I could envision just bashing the metal shed part; the brick part can simply be one flat wall at the edge of the layout, suggesting the rest of the structure is "offstage." That wall could simply be brick paper mounted on sheet styrene, and a grey paper door--there's so little visible that it doesn't need much detail.As far as bashing the metal part, use the side walls from the existing kit; trim the end wall down to two doors, and cut the arc for the roof. Then make the roof from thin sheet styrene, covered with heavy aluminum foil textured to match the siding (place foil against a piece of the kit wall, rub firmly with a damp sponge, trim and glue).
You might want to do a paper mock-up first; it sounds as though it might be kind of tight squeezing in that much structure.

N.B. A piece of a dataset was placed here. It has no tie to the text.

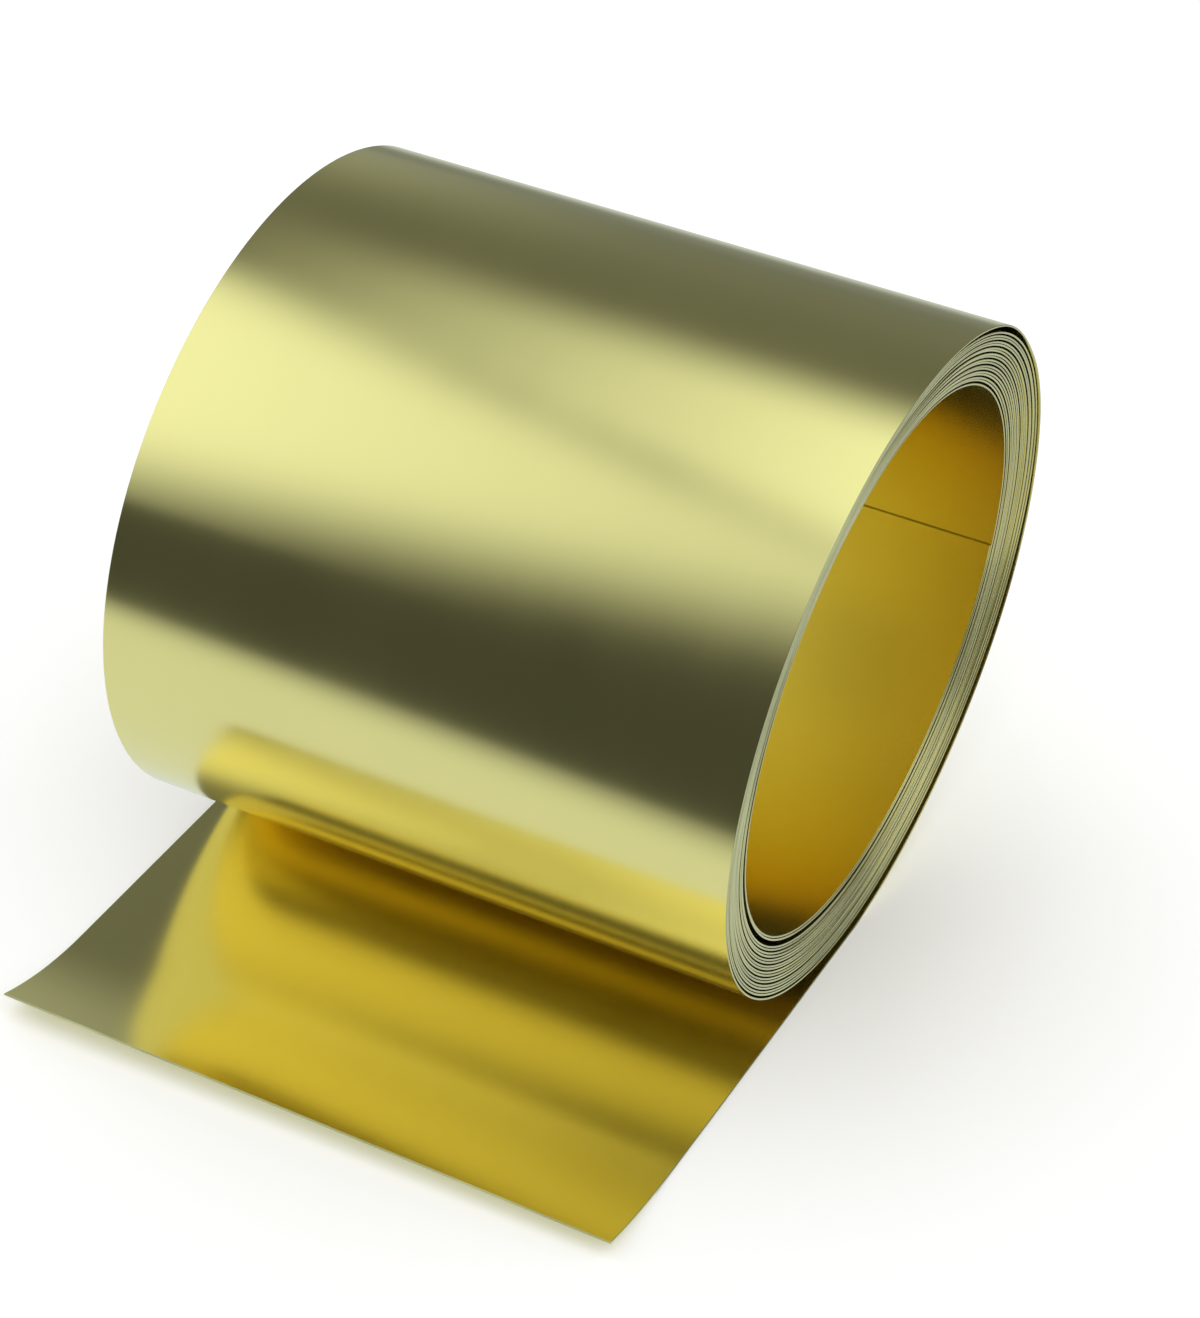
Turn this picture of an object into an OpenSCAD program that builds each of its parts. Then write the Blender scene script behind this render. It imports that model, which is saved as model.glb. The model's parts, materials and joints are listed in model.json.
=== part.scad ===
// A coreless roll of thin brass strip lying on its side, with its free end laid out flat.
// X runs along the roll, -Y is the side where the free end lies, +Z is up.
// The origin is on the roll's axis, half way along the outermost lap.

/* [Strip] */
// Width of the strip, edge to edge
strip_w = 100; // [60:1:160]
// Thickness of the strip
strip_t = 0.3; // [0.2:0.01:0.36]

/* [Coil] */
// Outer diameter of the coil
coil_d = 102.6; // [80:0.2:140]
// Laps that are wound close together, not counting the outermost and the two innermost
tight_laps = 17; // [9:2:17]
// Gap between two laps that lie tight on each other
gap_tight = 0.08; // [0.06:0.01:0.12]
// Gap between two laps that lie loose on each other
gap_loose = 0.25; // [0.14:0.01:0.34]
// Gap at the top under the outermost lap, which has sprung open
gap_top = 0.85; // [0.3:0.05:1.2]
// Gap at the bottom between the coil and the strip that runs out under it
gap_under = 1.1; // [0.3:0.05:1.6]
// Gap at the bottom outside the two innermost laps, which have sprung in
gap_eye = 0.9; // [0.3:0.05:1.2]
// Gap between the two innermost laps
gap_end = 0.05; // [0.04:0.01:0.06]
// Angle from the bottom of the coil to the inner end of the strip
inner_end_angle = 84; // [40:1:150]
// How far back from the coil's lowest line the strip is pressed flat by the coil's weight
foot_l = 4; // [1:0.1:4.5]

/* [Ends] */
// Slope of the coil's two ends, away from square to its axis
end_lean = 3.7; // [0:0.1:5]
// How far the second lap is drawn in from the outermost lap's edge
second_lap_set = 0.4; // [0:0.05:0.6]
// How far each further lap is drawn in from the lap around it
lap_set = 0.085; // [0:0.005:0.12]

/* [Free end] */
// Length of the free end, measured from the lowest line of the coil
tail_l = 77; // [60:1:110]
// Radius of the curl that the free end keeps at its tip
tail_curl_r = 64; // [50:1:200]
// Length of the tip that is curled
tail_curl_l = 20; // [8:0.5:25]

/* [Hidden] */
// Pieces that the free end is divided into, each as long as the others
TAIL_PIECES = 8;
// Laps in the coil: the outermost, the tight ones and the two innermost
LAPS = tight_laps + 3;
COIL_R = coil_d / 2;
// Longer than the strip is wide, for solids that the end planes trim
LONG_W = 2 * strip_w;
// Facets of a full round
ROUND_FN = 180;
BRASS = [0.80, 0.70, 0.32];
BRASS_INSIDE = [0.74, 0.58, 0.18];

function lap_name(k) = str("lap_", k < 10 ? "0" : "", k);
function tail_name(j) = str("tail_", j);

// Gap inside lap k at the top and at the bottom. Tight and loose gaps take turns.
function close_gap(k) = k == LAPS - 1 ? gap_end : k % 2 == 1 ? gap_tight : gap_loose;
function top_gap(k) = k == 1 ? gap_top : close_gap(k);
function bottom_gap(k) = k == 1 ? gap_under : k == LAPS - 2 ? gap_eye : close_gap(k);
// Distance from the axis to the outer face of lap k: at its highest line, and where it starts at the bottom
function top_r(k) = k == 1 ? COIL_R : top_r(k - 1) - strip_t - top_gap(k - 1);
function bottom_r(k) = k == 1 ? COIL_R + strip_t + gap_under : bottom_r(k - 1) - strip_t - bottom_gap(k - 1);
// How far lap k is drawn in along the axis
function lap_shift(k) = k == 1 ? 0 : second_lap_set + lap_set * (k - 2);

// Angle from the bottom at which the outermost lap's arc begins, clear of the flat
FOOT_ANGLE = asin(foot_l / ((top_r(1) + bottom_r(1)) / 2 - strip_t));

// Everything between the two sloping end planes of a lap drawn in by shift
module between_ends(shift) {
    intersection() {
        children();
        translate([-shift, 0, 0])
            rotate([0, end_lean, 0])
                cube([strip_w, 2 * coil_d, 2 * coil_d], center = true);
    }
}

// An arc of strip round the X axis, from the bottom up. up and down are the distances from the
// axis to the outer face at the top and at the bottom, side is 1 for the back and -1 for the
// front, and sweep is the angle from the bottom.
module strip_arc(up, down, side, sweep) {
    outer_r = (up + down) / 2;
    translate([0, 0, (up - down) / 2])
        mirror([0, side == 1 ? 0 : 1, 0])
            rotate([0, 90, 0])
                rotate_extrude(angle = sweep, $fn = ROUND_FN)
                    translate([outer_r - strip_t, -LONG_W / 2])
                        square([strip_t, LONG_W]);
}

// The outermost lap's way up the back: the arc from above the flat
module footed_arc() {
    difference() {
        strip_arc(top_r(1), bottom_r(1), 1, 180);
        translate([0, 0, (top_r(1) - bottom_r(1)) / 2])
            rotate([FOOT_ANGLE, 0, 0])
                translate([-LONG_W / 2, -coil_d, -coil_d])
                    cube([LONG_W, coil_d, coil_d]);
    }
}

// One turn of the strip: from the bottom up the back, over the top and down the front
module lap(k) {
    between_ends(lap_shift(k)) {
        if (k < LAPS) {
            union() {
                if (k == 1) footed_arc();
                else strip_arc(top_r(k), bottom_r(k), 1, 180);
                strip_arc(top_r(k), bottom_r(k + 1), -1, 180);
            }
        } else {
            strip_arc(top_r(k), bottom_r(k), 1, inner_end_angle);
        }
    }
}

TAIL_STEP = tail_l / TAIL_PIECES;
FLOOR_Z = -bottom_r(1);
// Where the lean of the ends puts the middle of the strip at floor height
TAIL_X = FLOOR_Z * tan(end_lean);
// Width of the strip measured along the axis between the sloping ends
TAIL_W = strip_w / cos(end_lean);
// Slope of piece j of the free end: flat on the floor, then the curl, taken at the piece's middle
function curl_run(j) = max(0, (j - 0.5) * TAIL_STEP - (tail_l - tail_curl_l));
function tail_slope(j) = curl_run(j) / tail_curl_r * 180 / PI;
// Where piece j starts, on the strip's upper face, as [distance from the axis line, height]
function tail_run(j) = j == 1 ? 0 : tail_run(j - 1) + TAIL_STEP * cos(tail_slope(j - 1));
function tail_rise(j) = j == 1 ? 0 : tail_rise(j - 1) + TAIL_STEP * sin(tail_slope(j - 1));

// One piece of the free end, hinged to the piece before it along its upper face. The first one
// starts further back, as the flat under the coil.
module tail(j) {
    back = j == 1 ? foot_l : 0;
    translate([TAIL_X, -tail_run(j), FLOOR_Z + strip_t + tail_rise(j)])
        rotate([-tail_slope(j), 0, 0])
            translate([-TAIL_W / 2, -TAIL_STEP, -strip_t])
                cube([TAIL_W, TAIL_STEP + back, strip_t]);
}

for (k = [1 : LAPS]) {
    color(k < LAPS - 1 ? BRASS : BRASS_INSIDE) lap(k);
}
for (j = [1 : TAIL_PIECES]) {
    color(BRASS) tail(j);
}
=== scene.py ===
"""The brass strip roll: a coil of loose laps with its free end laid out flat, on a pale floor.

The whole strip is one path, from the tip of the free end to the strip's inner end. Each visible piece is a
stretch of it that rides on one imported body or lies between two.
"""
import json
import math
import random

import bpy
import numpy as np
from mathutils import Matrix, Vector


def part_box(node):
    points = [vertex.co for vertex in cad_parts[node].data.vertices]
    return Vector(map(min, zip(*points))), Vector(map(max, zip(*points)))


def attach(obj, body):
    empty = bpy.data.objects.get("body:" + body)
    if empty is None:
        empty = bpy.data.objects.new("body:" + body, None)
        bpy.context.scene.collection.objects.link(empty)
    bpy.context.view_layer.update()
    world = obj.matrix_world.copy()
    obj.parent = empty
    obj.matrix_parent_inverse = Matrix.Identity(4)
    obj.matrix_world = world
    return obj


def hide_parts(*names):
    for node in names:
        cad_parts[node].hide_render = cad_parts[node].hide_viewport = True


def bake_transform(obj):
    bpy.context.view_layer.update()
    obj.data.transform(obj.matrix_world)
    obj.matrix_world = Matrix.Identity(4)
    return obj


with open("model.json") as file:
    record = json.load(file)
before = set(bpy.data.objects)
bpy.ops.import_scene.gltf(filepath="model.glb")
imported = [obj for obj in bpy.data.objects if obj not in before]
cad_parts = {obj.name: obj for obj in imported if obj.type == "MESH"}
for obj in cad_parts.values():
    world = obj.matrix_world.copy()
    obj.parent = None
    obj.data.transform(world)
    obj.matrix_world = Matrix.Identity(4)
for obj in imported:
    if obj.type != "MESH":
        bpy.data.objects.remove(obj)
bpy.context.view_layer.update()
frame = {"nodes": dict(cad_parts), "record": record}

MM = 0.001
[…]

In that third pic, is the geep over by the brick part up on blocks or something? Doesn't look like there's track there in any of the other photos.
I could envision just bashing the metal shed part; the brick part can simply be one flat wall at the edge of the layout, suggesting the rest of the structure is "offstage."
Roger that.Oh, and if I wasn't clear, the capacity of two Geeps would be within the corrugated metal portion and the brick portion. In other words, the corrugated portion would probably be slightly less than the length of one Geep.
The metal shed, in pic #2, looks to be a bit longer than the Geep off to the left. Though I admit, that could be misleading. Given the angle they're both at.